The Binghamton Whalers were an ice hockey team in the American Hockey League, playing in Binghamton, New York, USA, at the Broome County Veterans Memorial Arena.

History
The Whalers were generally a successful team, making the playoffs seven times and advancing all the way to the Calder Cup Finals in 1982. However, in 1989-90, they turned in a ghastly 11-60-9 record, dead last in the league.  The .194 winning percentage was the worst in AHL history at the time.  After that season, the franchise was sold to the New York Rangers and their parent, Paramount Communications (formerly Gulf+Western). The Whalers moved their affiliation to Springfield the next season, where the seven remaining players from the disastrous 1990 Binghamton season helped the Indians to their seventh and final Calder Cup championship.

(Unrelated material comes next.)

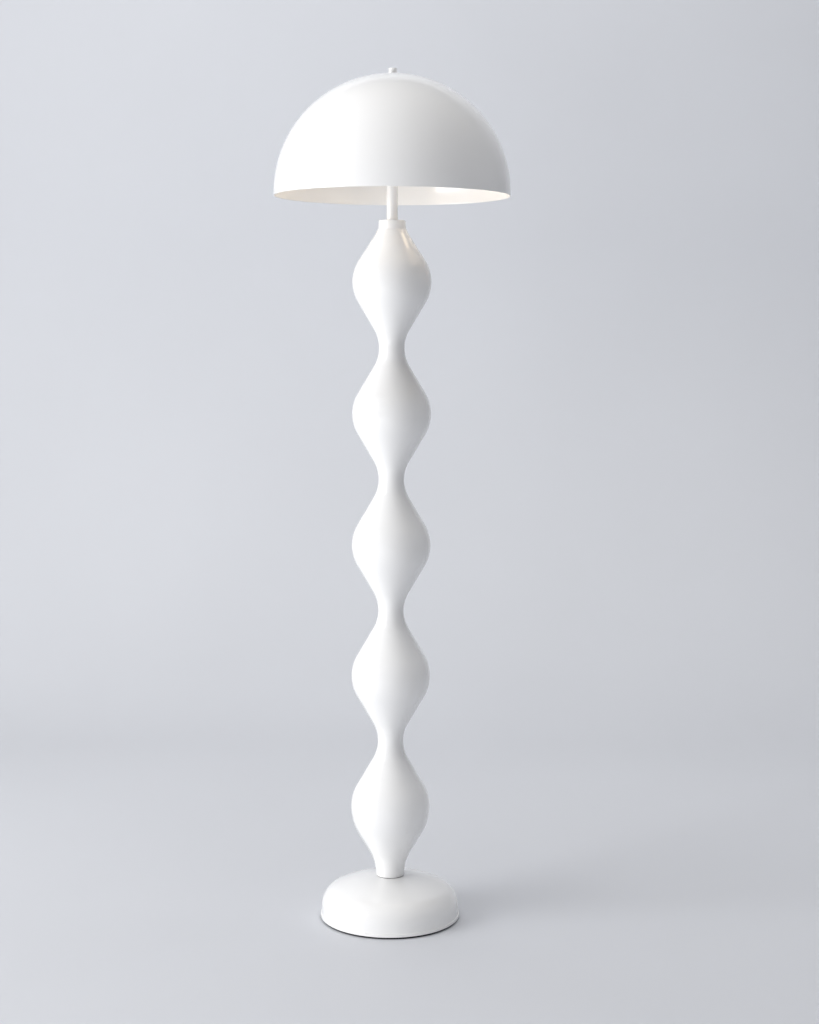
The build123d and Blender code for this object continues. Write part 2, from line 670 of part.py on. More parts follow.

The market was previously served by:
 Broome Dusters of the NAHL (1973–1977)
The market was subsequently home to:
 Binghamton Rangers of the AHL (1990–1997)
 B.C. Icemen of the UHL (1997–2002)
 Binghamton Senators of the AHL (2002–2017)
 Binghamton Devils of the AHL (2017–2021)

Team identity
The Binghamton Whalers' logo was simply the Hartford Whalers' logo turned onto its side. The curvature along the inside of the "W" was altered to more closely resemble the letter B, for the team's home city.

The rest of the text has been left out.